----- RECORD EXCERPTS -----

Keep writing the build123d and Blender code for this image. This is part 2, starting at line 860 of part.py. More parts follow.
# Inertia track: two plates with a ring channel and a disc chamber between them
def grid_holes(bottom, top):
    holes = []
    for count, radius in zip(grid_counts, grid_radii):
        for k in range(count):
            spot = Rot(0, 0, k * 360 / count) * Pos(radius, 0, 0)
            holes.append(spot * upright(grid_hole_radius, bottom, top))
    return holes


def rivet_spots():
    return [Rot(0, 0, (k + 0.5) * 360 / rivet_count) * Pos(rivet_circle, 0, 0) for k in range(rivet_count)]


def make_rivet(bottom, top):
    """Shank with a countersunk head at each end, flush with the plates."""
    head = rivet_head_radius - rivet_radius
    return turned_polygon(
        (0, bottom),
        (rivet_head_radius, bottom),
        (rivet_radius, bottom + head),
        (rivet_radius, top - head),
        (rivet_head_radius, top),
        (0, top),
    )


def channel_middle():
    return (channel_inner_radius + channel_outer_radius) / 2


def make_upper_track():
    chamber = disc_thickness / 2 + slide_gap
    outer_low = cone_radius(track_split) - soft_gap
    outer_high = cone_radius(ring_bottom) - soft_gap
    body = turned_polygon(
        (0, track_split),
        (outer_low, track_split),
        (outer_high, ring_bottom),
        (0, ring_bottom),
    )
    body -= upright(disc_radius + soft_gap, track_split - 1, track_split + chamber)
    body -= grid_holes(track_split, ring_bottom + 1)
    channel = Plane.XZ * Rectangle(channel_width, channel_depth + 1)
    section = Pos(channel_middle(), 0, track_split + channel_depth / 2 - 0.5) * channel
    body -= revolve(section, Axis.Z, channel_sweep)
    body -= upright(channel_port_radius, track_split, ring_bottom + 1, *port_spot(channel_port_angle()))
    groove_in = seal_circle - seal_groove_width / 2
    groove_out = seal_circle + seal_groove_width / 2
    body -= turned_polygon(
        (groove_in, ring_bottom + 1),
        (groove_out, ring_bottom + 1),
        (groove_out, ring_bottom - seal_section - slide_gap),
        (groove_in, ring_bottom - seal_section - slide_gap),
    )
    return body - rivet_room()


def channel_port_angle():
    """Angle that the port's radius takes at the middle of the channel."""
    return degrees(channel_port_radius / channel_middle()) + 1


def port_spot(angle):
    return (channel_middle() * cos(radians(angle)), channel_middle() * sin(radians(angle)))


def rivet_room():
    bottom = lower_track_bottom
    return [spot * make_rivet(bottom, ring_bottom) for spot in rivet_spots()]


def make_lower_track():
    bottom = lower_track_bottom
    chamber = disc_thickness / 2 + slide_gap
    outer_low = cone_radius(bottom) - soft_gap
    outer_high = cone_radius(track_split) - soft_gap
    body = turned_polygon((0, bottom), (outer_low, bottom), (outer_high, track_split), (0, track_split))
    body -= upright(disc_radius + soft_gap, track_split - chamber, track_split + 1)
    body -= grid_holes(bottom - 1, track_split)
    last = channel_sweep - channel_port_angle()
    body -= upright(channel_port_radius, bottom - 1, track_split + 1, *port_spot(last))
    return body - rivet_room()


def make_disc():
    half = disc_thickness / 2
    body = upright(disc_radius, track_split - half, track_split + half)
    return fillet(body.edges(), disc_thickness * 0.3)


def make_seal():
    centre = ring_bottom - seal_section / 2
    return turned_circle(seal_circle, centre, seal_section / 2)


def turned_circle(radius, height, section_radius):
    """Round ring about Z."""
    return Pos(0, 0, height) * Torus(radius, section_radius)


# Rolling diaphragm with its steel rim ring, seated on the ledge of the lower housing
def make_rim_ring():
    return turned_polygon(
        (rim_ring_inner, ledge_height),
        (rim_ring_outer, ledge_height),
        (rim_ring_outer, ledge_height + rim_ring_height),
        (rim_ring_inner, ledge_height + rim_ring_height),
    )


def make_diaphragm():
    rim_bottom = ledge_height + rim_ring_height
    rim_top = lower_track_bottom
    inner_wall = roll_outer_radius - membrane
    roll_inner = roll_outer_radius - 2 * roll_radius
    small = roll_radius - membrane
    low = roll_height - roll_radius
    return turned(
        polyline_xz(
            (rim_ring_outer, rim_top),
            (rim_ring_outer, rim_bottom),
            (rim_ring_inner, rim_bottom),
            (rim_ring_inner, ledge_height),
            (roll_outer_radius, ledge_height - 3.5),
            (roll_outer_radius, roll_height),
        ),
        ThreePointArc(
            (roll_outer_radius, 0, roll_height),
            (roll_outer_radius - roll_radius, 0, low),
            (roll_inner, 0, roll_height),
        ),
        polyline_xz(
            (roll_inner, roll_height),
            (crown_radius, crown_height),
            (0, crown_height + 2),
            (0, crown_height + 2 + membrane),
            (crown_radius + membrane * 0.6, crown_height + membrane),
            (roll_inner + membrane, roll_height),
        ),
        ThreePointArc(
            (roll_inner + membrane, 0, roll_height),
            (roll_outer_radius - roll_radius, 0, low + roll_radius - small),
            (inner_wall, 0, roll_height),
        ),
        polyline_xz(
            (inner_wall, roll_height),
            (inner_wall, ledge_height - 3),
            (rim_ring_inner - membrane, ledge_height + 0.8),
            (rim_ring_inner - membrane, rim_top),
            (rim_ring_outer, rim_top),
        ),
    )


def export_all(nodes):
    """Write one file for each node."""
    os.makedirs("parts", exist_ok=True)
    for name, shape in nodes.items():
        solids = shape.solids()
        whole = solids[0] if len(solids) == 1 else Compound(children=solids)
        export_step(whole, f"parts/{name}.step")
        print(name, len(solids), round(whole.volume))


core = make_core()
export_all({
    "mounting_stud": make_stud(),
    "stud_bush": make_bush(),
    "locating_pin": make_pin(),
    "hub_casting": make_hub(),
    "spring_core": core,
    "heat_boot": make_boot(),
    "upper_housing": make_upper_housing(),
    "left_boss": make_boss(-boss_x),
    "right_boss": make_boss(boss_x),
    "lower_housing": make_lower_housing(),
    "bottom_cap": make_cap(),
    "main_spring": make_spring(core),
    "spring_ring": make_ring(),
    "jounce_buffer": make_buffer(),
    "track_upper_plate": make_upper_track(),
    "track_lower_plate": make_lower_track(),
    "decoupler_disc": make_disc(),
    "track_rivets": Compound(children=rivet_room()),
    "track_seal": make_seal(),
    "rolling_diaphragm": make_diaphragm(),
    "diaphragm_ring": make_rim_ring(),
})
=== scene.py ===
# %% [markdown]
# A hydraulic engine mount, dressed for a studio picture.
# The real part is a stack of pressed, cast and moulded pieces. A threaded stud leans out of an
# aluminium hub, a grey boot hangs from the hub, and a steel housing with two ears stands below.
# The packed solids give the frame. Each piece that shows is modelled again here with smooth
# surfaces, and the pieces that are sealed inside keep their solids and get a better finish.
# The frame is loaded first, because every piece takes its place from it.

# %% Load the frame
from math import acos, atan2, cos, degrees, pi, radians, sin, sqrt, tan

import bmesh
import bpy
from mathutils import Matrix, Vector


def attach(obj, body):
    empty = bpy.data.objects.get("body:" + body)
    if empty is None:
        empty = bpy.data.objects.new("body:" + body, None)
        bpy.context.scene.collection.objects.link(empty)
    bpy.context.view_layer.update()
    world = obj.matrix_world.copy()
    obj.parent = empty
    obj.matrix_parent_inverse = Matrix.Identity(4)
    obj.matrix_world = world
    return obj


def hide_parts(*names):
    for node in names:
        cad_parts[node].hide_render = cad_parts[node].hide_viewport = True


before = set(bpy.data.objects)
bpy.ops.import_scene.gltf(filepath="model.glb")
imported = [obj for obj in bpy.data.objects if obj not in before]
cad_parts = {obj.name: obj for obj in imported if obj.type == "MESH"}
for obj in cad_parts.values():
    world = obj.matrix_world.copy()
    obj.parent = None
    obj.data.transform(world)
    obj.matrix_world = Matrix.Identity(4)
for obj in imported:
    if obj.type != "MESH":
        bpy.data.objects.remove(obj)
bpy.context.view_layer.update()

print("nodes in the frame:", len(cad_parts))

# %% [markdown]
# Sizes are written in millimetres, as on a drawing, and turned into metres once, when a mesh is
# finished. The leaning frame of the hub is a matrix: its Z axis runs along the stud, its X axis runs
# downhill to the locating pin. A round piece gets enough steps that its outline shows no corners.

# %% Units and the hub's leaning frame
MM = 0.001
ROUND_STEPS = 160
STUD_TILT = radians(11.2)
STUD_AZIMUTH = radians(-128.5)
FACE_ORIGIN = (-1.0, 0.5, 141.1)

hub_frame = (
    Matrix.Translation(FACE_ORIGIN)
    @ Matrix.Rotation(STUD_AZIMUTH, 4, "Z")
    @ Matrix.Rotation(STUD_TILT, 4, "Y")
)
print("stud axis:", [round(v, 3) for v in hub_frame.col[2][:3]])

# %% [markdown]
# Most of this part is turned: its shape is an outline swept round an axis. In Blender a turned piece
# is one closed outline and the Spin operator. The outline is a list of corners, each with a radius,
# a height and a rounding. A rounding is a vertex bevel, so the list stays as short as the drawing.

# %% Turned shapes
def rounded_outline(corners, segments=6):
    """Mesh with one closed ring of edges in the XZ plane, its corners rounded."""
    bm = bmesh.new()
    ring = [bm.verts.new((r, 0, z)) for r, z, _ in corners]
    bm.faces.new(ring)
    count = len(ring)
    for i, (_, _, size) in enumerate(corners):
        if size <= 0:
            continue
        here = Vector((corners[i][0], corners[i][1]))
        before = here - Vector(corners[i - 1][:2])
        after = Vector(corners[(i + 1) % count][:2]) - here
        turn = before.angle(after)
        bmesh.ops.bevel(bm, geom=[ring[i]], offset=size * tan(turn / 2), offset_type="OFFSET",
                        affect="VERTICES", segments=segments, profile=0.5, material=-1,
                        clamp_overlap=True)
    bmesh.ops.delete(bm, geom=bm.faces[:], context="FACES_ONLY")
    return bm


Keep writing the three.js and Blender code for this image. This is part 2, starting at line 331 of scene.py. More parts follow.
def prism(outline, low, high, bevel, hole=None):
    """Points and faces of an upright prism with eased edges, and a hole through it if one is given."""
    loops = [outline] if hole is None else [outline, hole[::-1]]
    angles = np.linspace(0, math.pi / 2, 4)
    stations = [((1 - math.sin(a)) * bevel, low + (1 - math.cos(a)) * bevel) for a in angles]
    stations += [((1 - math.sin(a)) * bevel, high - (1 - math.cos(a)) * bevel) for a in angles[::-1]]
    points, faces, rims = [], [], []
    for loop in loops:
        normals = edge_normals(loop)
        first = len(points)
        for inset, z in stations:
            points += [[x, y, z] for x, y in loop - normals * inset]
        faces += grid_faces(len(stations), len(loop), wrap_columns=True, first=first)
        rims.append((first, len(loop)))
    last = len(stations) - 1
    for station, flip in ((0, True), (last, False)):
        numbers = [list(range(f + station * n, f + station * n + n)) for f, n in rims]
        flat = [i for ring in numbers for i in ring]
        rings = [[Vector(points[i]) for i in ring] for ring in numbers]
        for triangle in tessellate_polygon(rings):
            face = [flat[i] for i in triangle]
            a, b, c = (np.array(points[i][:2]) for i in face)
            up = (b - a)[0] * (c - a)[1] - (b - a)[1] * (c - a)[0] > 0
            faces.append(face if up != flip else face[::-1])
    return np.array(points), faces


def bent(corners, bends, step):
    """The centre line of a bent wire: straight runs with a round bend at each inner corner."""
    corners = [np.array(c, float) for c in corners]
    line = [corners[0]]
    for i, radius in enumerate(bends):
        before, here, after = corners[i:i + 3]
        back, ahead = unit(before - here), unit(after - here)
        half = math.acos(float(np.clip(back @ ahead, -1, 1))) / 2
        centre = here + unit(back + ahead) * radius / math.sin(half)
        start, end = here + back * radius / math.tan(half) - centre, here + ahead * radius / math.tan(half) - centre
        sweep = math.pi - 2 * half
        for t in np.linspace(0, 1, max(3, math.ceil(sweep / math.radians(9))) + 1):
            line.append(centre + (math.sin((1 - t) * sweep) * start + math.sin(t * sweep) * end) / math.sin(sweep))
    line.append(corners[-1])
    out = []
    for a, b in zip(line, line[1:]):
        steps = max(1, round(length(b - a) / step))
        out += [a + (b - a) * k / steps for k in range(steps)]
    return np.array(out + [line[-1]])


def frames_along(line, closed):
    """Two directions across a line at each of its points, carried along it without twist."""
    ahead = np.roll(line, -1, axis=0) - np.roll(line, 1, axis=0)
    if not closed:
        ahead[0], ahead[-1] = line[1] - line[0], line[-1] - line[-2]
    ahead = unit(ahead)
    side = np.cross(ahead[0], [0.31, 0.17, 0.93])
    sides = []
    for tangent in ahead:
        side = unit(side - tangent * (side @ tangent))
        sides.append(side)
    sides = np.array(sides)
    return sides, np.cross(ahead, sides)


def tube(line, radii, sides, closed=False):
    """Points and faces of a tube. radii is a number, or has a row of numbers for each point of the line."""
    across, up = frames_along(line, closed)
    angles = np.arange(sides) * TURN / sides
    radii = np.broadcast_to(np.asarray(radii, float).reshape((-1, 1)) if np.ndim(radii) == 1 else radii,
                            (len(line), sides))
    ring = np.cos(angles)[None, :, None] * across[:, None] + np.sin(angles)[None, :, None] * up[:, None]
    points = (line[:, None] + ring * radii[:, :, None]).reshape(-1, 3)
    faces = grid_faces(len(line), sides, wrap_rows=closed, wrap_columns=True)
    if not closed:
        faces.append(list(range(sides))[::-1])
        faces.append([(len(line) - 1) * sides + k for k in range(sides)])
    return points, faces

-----

**OBJECTIVE:** From the listing above, output exactly the run of lines that starts with the line containing "core = make_core()" and ends with the line containing "obj.parent = empty".

**WORKED ANSWER:**
core = make_core()
export_all({
    "mounting_stud": make_stud(),
    "stud_bush": make_bush(),
    "locating_pin": make_pin(),
    "hub_casting": make_hub(),
    "spring_core": core,
    "heat_boot": make_boot(),
    "upper_housing": make_upper_housing(),
    "left_boss": make_boss(-boss_x),
    "right_boss": make_boss(boss_x),
    "lower_housing": make_lower_housing(),
    "bottom_cap": make_cap(),
    "main_spring": make_spring(core),
    "spring_ring": make_ring(),
    "jounce_buffer": make_buffer(),
    "track_upper_plate": make_upper_track(),
    "track_lower_plate": make_lower_track(),
    "decoupler_disc": make_disc(),
    "track_rivets": Compound(children=rivet_room()),
    "track_seal": make_seal(),
    "rolling_diaphragm": make_diaphragm(),
    "diaphragm_ring": make_rim_ring(),
})
=== scene.py ===
# %% [markdown]
# A hydraulic engine mount, dressed for a studio picture.
# The real part is a stack of pressed, cast and moulded pieces. A threaded stud leans out of an
# aluminium hub, a grey boot hangs from the hub, and a steel housing with two ears stands below.
# The packed solids give the frame. Each piece that shows is modelled again here with smooth
# surfaces, and the pieces that are sealed inside keep their solids and get a better finish.
# The frame is loaded first, because every piece takes its place from it.

# %% Load the frame
from math import acos, atan2, cos, degrees, pi, radians, sin, sqrt, tan

import bmesh
import bpy
from mathutils import Matrix, Vector


def attach(obj, body):
    empty = bpy.data.objects.get("body:" + body)
    if empty is None:
        empty = bpy.data.objects.new("body:" + body, None)
        bpy.context.scene.collection.objects.link(empty)
    bpy.context.view_layer.update()
    world = obj.matrix_world.copy()
    obj.parent = empty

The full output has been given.